-- begin Data segment --
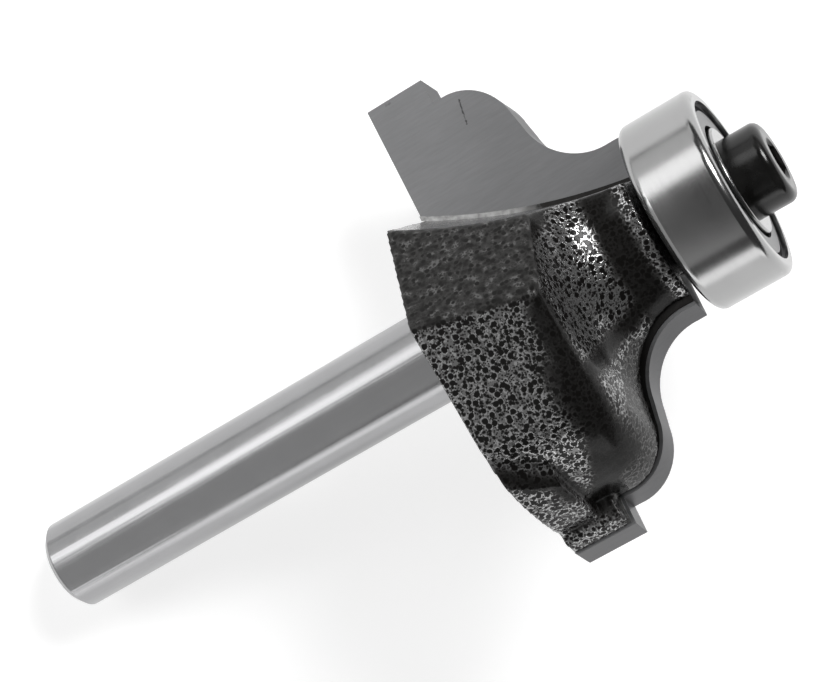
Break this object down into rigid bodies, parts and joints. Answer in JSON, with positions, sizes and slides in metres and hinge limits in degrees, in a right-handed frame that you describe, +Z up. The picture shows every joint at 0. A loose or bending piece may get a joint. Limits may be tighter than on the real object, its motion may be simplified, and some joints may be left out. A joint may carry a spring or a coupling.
{
  "type": "router bit",
  "caption": "Two-flute ogee edge-forming router bit with carbide cutting tips, a straight collet shank and a ball-bearing pilot held by a small socket-head screw, lying on its side.",
  "frame": {"origin": "middle of the footprint box, on the table plane", "axes": "+X along the bit's shadow from the shank's free end to the pilot bearing, +Z up from the table, +Y towards the side of the second cutting edge"},
  "size_m": [0.0526, 0.031, 0.0261],
  "materials": {
    "coated_steel": "dark baked hammer-pattern coating on the head, ground bright steel on the shank",
    "carbide": "ground tungsten carbide, satin grey",
    "braze_alloy": "thin pale silver-alloy fillet",
    "black_screw": "black oxide on steel",
    "ring_steel": "polished bearing steel",
    "cage_steel": "pressed steel strip",
    "ball_steel": "lapped bearing steel",
    "shield_steel": "pressed sheet steel, satin",
    "spring_wire": "dark spring wire"
  },
  "bodies": {
    "bit": {"cutter_body": "coated_steel", "carbide_tip_1": "carbide", "carbide_tip_2": "carbide", "braze_1": "braze_alloy", "braze_2": "braze_alloy", "retaining_screw": "black_screw", "bearing_inner_ring": "ring_steel"},
    "pilot_rim": {"bearing_outer_ring": "ring_steel", "rear_shield": "shield_steel", "front_shield": "shield_steel", "rear_clip": "spring_wire", "front_clip": "spring_wire"},
    "cage": {"bearing_cage": "cage_steel"},
    "ball_1": {"ball_1": "ball_steel"},
    "ball_2": {"ball_2": "ball_steel"},
    "ball_3": {"ball_3": "ball_steel"},
    "ball_4": {"ball_4": "ball_steel"},
    "ball_5": {"ball_5": "ball_steel"},
    "ball_6": {"ball_6": "ball_steel"},
    "ball_7": {"ball_7": "ball_steel"}
  },
  "joints": [
    {"name": "pilot_spin", "type": "hinge", "parent": "bit", "child": "pilot_rim", "pos_m": [0.02094, 0, 0.01675], "axis": [0.9577, 0, 0.2879], "continuous": true},
    {"name": "cage_spin", "type": "hinge", "parent": "bit", "child": "cage", "pos_m": [0.02094, 0, 0.01675], "axis": [0.9577, 0, 0.2879], "continuous": true},
    {"name": "ball_1_roll", "type": "hinge", "parent": "cage", "child": "ball_1", "pos_m": [0.02094, 0.00436, 0.01675], "axis": [0.9577, 0, 0.2879], "continuous": true},
    {"name": "ball_2_roll", "type": "hinge", "parent": "cage", "child": "ball_2", "pos_m": [0.01995, 0.00272, 0.02001], "axis": [0.9577, 0, 0.2879], "continuous": true},
    {"name": "ball_3_roll", "type": "hinge", "parent": "cage", "child": "ball_3", "pos_m": [0.01971, -0.00097, 0.02082], "axis": [0.9577, 0, 0.2879], "continuous": true},
    {"name": "ball_4_roll", "type": "hinge", "parent": "cage", "child": "ball_4", "pos_m": [0.02039, -0.00393, 0.01856], "axis": [0.9577, 0, 0.2879], "continuous": true},
    {"name": "ball_5_roll", "type": "hinge", "parent": "cage", "child": "ball_5", "pos_m": [0.02148, -0.00393, 0.01493], "axis": [0.9577, 0, 0.2879], "continuous": true},
    {"name": "ball_6_roll", "type": "hinge", "parent": "cage", "child": "ball_6", "pos_m": [0.02216, -0.00097, 0.01267], "axis": [0.9577, 0, 0.2879], "continuous": true},
    {"name": "ball_7_roll", "type": "hinge", "parent": "cage", "child": "ball_7", "pos_m": [0.02192, 0.00272, 0.01348], "axis": [0.9577, 0, 0.2879], "continuous": true}
  ],
  "couplings": [
    {"joint": "cage_spin", "follows": "pilot_spin", "ratio": 0.6386},
    {"joint": "ball_1_roll", "follows": "pilot_spin", "ratio": 1.6931},
    {"joint": "ball_2_roll", "follows": "pilot_spin", "ratio": 1.6931},
    {"joint": "ball_3_roll", "follows": "pilot_spin", "ratio": 1.6931},
    {"joint": "ball_4_roll", "follows": "pilot_spin", "ratio": 1.6931},
    {"joint": "ball_5_roll", "follows": "pilot_spin", "ratio": 1.6931},
    {"joint": "ball_6_roll", "follows": "pilot_spin", "ratio": 1.6931},
    {"joint": "ball_7_roll", "follows": "pilot_spin", "ratio": 1.6931}
  ]
}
-- end Data segment --
## Work to complete
Exactly how many lines in the data above contain the word "hinge"? Respond with the number and nothing more.

## Problem solution
10